» **DATA EXTRACT**
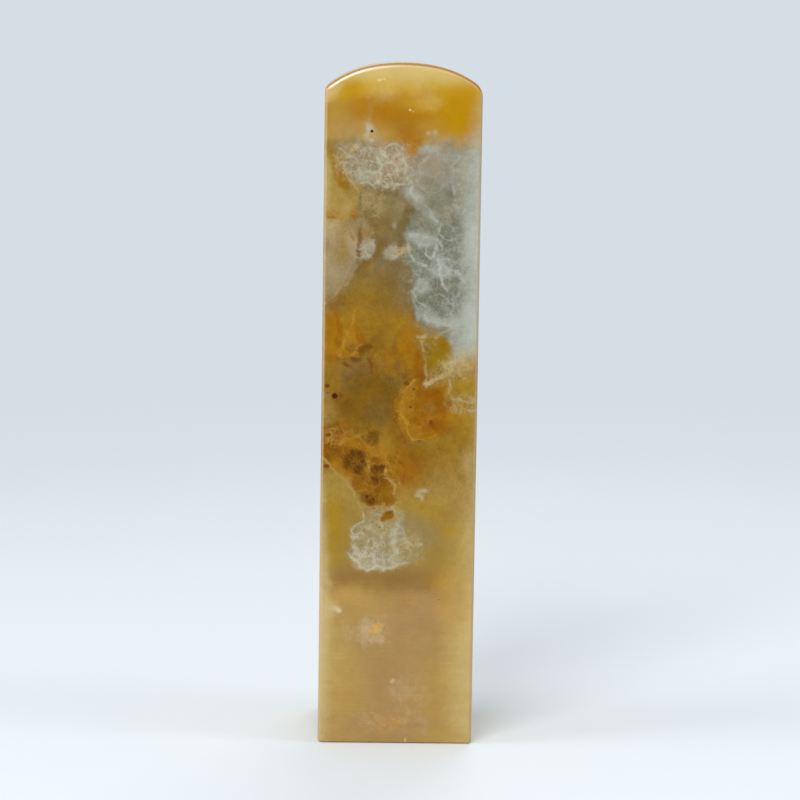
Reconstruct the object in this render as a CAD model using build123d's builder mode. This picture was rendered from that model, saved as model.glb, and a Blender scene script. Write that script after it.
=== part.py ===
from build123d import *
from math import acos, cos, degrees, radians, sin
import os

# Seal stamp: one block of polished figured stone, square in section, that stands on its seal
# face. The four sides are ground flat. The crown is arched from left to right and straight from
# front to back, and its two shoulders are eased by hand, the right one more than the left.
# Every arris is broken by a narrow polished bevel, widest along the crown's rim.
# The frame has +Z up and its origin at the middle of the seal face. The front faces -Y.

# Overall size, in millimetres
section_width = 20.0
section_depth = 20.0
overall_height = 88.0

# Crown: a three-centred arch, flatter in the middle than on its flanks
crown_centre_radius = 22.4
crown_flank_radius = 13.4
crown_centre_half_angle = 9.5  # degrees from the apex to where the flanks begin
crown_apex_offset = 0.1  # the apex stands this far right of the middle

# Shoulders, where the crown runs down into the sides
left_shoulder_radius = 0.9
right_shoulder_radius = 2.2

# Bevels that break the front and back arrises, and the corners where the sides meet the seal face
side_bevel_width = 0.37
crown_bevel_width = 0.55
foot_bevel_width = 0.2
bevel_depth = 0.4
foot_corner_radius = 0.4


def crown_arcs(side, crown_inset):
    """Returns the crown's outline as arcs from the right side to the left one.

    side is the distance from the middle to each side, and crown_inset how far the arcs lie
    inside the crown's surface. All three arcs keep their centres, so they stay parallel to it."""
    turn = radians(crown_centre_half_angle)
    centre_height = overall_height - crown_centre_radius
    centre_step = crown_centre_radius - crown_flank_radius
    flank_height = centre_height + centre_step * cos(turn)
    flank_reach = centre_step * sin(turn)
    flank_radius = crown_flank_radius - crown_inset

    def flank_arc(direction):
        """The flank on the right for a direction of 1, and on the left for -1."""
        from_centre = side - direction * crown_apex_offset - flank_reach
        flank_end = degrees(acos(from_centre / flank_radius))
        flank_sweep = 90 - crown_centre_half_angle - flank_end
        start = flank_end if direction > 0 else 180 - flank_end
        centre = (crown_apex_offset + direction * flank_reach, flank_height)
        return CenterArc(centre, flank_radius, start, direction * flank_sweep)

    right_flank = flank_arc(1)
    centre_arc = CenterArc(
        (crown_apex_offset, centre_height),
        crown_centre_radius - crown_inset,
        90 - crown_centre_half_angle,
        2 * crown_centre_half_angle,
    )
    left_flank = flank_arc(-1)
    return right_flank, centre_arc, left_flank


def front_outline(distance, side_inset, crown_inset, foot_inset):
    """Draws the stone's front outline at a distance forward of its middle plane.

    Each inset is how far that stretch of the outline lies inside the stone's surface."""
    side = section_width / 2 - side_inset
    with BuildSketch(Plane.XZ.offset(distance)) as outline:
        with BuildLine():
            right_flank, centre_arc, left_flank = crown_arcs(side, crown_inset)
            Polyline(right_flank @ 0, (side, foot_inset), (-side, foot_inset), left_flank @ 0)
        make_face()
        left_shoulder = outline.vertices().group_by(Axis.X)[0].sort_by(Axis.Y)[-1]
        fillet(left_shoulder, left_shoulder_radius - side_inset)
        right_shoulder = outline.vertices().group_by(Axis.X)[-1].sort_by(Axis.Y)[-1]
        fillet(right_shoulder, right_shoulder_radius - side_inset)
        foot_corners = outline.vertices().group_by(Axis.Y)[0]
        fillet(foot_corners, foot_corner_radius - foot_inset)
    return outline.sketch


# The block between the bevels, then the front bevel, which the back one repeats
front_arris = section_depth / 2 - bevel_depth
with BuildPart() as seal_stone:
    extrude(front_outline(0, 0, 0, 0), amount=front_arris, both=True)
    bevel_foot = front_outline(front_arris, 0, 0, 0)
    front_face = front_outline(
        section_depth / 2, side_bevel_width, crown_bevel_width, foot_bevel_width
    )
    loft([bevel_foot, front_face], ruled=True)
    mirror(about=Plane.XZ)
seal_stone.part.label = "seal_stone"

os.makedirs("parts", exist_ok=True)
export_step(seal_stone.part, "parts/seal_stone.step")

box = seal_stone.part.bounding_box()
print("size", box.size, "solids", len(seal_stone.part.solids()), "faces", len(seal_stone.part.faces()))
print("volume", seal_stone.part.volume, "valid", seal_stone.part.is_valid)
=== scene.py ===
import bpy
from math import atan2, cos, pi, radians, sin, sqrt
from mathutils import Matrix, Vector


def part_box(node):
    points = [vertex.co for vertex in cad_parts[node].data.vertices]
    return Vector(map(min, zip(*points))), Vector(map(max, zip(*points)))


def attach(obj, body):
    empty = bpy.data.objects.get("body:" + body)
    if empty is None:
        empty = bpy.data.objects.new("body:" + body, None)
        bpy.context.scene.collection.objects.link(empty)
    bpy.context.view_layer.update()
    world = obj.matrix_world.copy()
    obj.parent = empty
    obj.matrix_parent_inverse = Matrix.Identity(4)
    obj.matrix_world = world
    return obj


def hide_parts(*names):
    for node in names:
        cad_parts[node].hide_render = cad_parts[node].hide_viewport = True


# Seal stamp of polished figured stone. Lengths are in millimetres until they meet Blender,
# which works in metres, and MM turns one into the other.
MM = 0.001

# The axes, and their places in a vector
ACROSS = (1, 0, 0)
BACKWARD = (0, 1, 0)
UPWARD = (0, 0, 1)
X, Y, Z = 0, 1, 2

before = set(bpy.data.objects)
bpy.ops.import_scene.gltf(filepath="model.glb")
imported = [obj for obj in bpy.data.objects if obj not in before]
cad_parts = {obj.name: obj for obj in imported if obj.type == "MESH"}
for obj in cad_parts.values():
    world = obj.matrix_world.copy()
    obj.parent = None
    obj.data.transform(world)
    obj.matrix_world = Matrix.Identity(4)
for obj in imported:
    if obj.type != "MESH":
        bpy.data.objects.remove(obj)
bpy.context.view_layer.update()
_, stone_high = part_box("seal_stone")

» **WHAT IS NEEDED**
Repeat word for word the stretch of lines from the one with "# The block" down to the one with "obj.matrix_parent_inverse = Matrix.Identity(4)", both included.

» **TASK RESPONSE**
# The block between the bevels, then the front bevel, which the back one repeats
front_arris = section_depth / 2 - bevel_depth
with BuildPart() as seal_stone:
    extrude(front_outline(0, 0, 0, 0), amount=front_arris, both=True)
    bevel_foot = front_outline(front_arris, 0, 0, 0)
    front_face = front_outline(
        section_depth / 2, side_bevel_width, crown_bevel_width, foot_bevel_width
    )
    loft([bevel_foot, front_face], ruled=True)
    mirror(about=Plane.XZ)
seal_stone.part.label = "seal_stone"

os.makedirs("parts", exist_ok=True)
export_step(seal_stone.part, "parts/seal_stone.step")

box = seal_stone.part.bounding_box()
print("size", box.size, "solids", len(seal_stone.part.solids()), "faces", len(seal_stone.part.faces()))
print("volume", seal_stone.part.volume, "valid", seal_stone.part.is_valid)
=== scene.py ===
import bpy
from math import atan2, cos, pi, radians, sin, sqrt
from mathutils import Matrix, Vector


def part_box(node):
    points = [vertex.co for vertex in cad_parts[node].data.vertices]
    return Vector(map(min, zip(*points))), Vector(map(max, zip(*points)))


def attach(obj, body):
    empty = bpy.data.objects.get("body:" + body)
    if empty is None:
        empty = bpy.data.objects.new("body:" + body, None)
        bpy.context.scene.collection.objects.link(empty)
    bpy.context.view_layer.update()
    world = obj.matrix_world.copy()
    obj.parent = empty
    obj.matrix_parent_inverse = Matrix.Identity(4)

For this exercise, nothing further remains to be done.